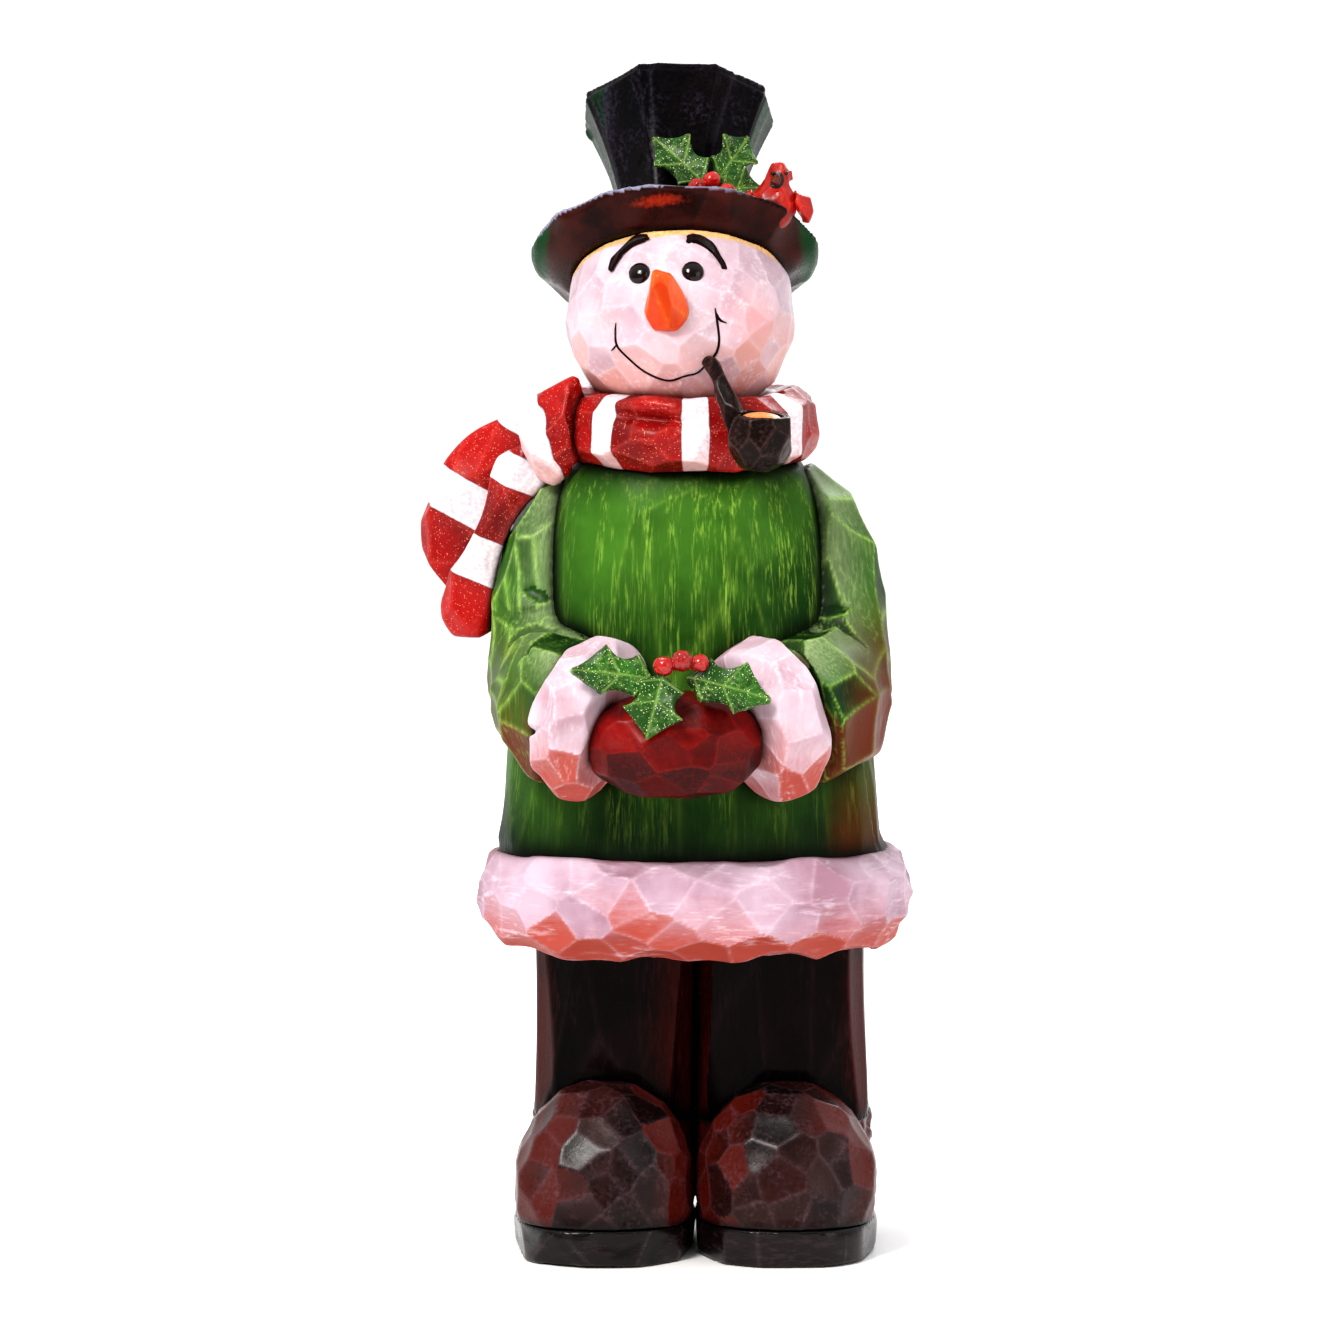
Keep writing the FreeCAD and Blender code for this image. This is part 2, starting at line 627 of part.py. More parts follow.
def arm_rods():
    """Dowel through each cuff from the sleeve into the mitten block."""
    rods = []
    for hand in HANDS.values():
        centre = cuff_centre(hand)
        way = cuff_axis(hand)
        rods.append((centre - way * 45.0, centre + way * 38.0, ARM_DOWEL_RADIUS))
    return rods


def build_everything():
    neck_middle = Vec(HEAD_X, HEAD_Y + 4, NECK_TOP)
    neck = (neck_middle - Vec(0, 0, 50), neck_middle + Vec(0, 0, 45), NECK_DOWEL_RADIUS)
    hat = (on_hat(0, 0, -28.0), on_hat(0, 0, 48.0), DOWEL_RADIUS)
    pegs = face_rods()
    legs = leg_rods()
    arms = arm_rods()

    coat = build_coat([neck, legs[0], legs[2]])
    head = build_head([neck, hat, pegs["nose_peg"], pegs["pipe_pin"]])
    brim = build_brim([hat])
    crown = build_crown([hat])
    add("coat_body", coat)
    add("head", head)
    add("hat_brim", brim)
    add("hat_crown", crown)
    build_hat_holly(crown, brim)
    build_bird(brim)
    build_nose(head, pegs["nose_peg"])
    build_eyes_and_brows(head)

    cuffs = {name: build_cuff(hand, coat) for name, hand in HANDS.items()}
    for name, hand in HANDS.items():
        add(name + "_sleeve", build_sleeve(hand, coat, cuffs[name], arms))
    mittens = build_mittens(coat, list(cuffs.values()))
    build_hand_holly(mittens, list(cuffs.values()))
    for name, cuff in cuffs.items():
        add(name + "_cuff", bored(cuff, arms))
    add("clasped_mittens", bored(mittens, arms))

    build_scarf([head, coat, nodes["left_sleeve"], nodes["right_sleeve"]])
    build_pipe(head, pegs["pipe_pin"], [nodes["scarf_wrap"], coat])

    add("hem_trim", build_hem(coat))
    screws = []
    for name, hand in HANDS.items():
        x = hand * FOOT_WIDTH / 2
        spots = [(x - 30, FOOT_FRONT + 50), (x + 30, FOOT_FRONT + 50), (x, FOOT_BACK - 40)]
        holes = [screw_hole(*spot) for spot in spots]
        screws.extend(sole_screw(*spot) for spot in spots)
        boot = build_boot(name, legs)
        add(name + "_leg", build_leg(name, boot, legs))
        add(name + "_boot", cut_by(boot, *holes))
        add(name + "_sole", build_sole(name, holes))
    add("sole_screws", group(screws))
    add("neck_dowel", rod(*neck))
    add("hat_dowel", rod(*hat))
    add("nose_peg", rod(*pegs["nose_peg"]))
    add("pipe_pin", rod(*pegs["pipe_pin"]))
    add("arm_dowels", group([rod(*arm) for arm in arms]))
    add("leg_dowels", group([rod(*leg) for leg in legs]))


def write_everything():
    """Move the origin to the middle of the bottom of the figure and write each piece."""
    box = FreeCAD.BoundBox()
    for shape in nodes.values():
        box.add(shape.optimalBoundingBox(False, False))
    shift = Vec(-box.Center.x, -box.Center.y, -box.ZMin)
    os.makedirs("parts", exist_ok=True)
    for name, shape in nodes.items():
        shape.translate(shift)
        shape.exportStep("parts/%s.step" % name)
        print("%-24s valid %s solids %d volume %.0f" % (
            name, shape.isValid(), len(shape.Solids), shape.Volume))
    print("size %.1f x %.1f x %.1f" % (box.XLength, box.YLength, box.ZLength))
    print("shift", shift)


build_everything()
write_everything()
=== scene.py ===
import math

import bpy
import numpy as np
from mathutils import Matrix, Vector
from mathutils.bvhtree import BVHTree


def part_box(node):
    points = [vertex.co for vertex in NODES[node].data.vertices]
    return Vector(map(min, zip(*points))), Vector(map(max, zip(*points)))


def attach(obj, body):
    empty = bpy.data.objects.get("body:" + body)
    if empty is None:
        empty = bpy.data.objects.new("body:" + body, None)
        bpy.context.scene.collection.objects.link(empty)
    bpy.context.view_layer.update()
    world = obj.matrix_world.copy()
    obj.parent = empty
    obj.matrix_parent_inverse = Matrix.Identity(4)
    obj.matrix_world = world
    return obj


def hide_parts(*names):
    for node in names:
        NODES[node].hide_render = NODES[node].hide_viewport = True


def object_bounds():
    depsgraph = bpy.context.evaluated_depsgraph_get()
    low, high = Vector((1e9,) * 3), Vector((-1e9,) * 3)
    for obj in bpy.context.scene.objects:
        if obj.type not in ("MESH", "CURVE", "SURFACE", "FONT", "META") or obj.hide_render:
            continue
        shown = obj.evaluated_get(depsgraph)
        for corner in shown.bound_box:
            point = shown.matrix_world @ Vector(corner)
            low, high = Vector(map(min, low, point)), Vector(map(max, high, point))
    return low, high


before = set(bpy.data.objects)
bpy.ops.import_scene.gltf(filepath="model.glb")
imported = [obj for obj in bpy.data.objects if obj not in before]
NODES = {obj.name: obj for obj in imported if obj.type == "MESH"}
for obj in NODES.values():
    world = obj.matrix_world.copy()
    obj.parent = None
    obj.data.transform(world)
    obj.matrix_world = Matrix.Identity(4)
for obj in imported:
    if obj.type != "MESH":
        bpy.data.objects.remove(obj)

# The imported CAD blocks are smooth.  Here each one is remeshed and cut with flat gouge
# facets, then painted.  Sizes are in mm and are turned into metres by MM.
MM = 0.001
FAR = 30.0
CAD_LOW, CAD_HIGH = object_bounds()


# ------------------------------------------------------------------ arrays and meshes

def node_arrays(names):
    """Vertices in mm and triangles of one or more CAD nodes."""
    all_points = []
    all_faces = []
    count = 0
    for name in names:
        mesh = NODES[name].data
        mesh.calc_loop_triangles()
        points = np.zeros(len(mesh.vertices) * 3)
        mesh.vertices.foreach_get("co", points)
        faces = np.zeros(len(mesh.loop_triangles) * 3, dtype=np.int32)
        mesh.loop_triangles.foreach_get("vertices", faces)
        all_points.append(points.reshape(-1, 3) / MM)
        all_faces.append(faces.reshape(-1, 3) + count)
        count += len(mesh.vertices)
    return np.vstack(all_points), np.vstack(all_faces)


def new_object(name, points, faces):
    """Mesh object from points in mm."""
    mesh = bpy.data.meshes.new(name)
    mesh.from_pydata((np.asarray(points) * MM).tolist(), [], [list(map(int, f)) for f in faces])
    mesh.update()
    obj = bpy.data.objects.new(name, mesh)
    bpy.context.scene.collection.objects.link(obj)
    return obj


def remeshed(name, points, faces, voxel):
    """Object with even quads voxel mm across over the given closed surface."""
    rough = new_object(name + "_rough", points, faces)
    remesh = rough.modifiers.new("even", "REMESH")
    remesh.mode = "VOXEL"
    remesh.voxel_size = voxel * MM
    depsgraph = bpy.context.evaluated_depsgraph_get()
    mesh = bpy.data.meshes.new_from_object(rough.evaluated_get(depsgraph))
    mesh.name = name
    bpy.data.objects.remove(rough)
    obj = bpy.data.objects.new(name, mesh)
    bpy.context.scene.collection.objects.link(obj)
    return obj


def get_points(obj):
    points = np.zeros(len(obj.data.vertices) * 3)
    obj.data.vertices.foreach_get("co", points)
    return points.reshape(-1, 3) / MM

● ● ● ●

> **DIRECTIONS FOR THIS TASK**
Quote word for word the lines from the line holding "(box.XLength, box.YLength, box.ZLength))" through the line holding "NODES[node].hide_render = NODES[node].hide_viewport"; include both of those lines and add nothing.

> **SOLUTION BELOW**
    print("size %.1f x %.1f x %.1f" % (box.XLength, box.YLength, box.ZLength))
    print("shift", shift)


build_everything()
write_everything()
=== scene.py ===
import math

import bpy
import numpy as np
from mathutils import Matrix, Vector
from mathutils.bvhtree import BVHTree


def part_box(node):
    points = [vertex.co for vertex in NODES[node].data.vertices]
    return Vector(map(min, zip(*points))), Vector(map(max, zip(*points)))


def attach(obj, body):
    empty = bpy.data.objects.get("body:" + body)
    if empty is None:
        empty = bpy.data.objects.new("body:" + body, None)
        bpy.context.scene.collection.objects.link(empty)
    bpy.context.view_layer.update()
    world = obj.matrix_world.copy()
    obj.parent = empty
    obj.matrix_parent_inverse = Matrix.Identity(4)
    obj.matrix_world = world
    return obj


def hide_parts(*names):
    for node in names:
        NODES[node].hide_render = NODES[node].hide_viewport = True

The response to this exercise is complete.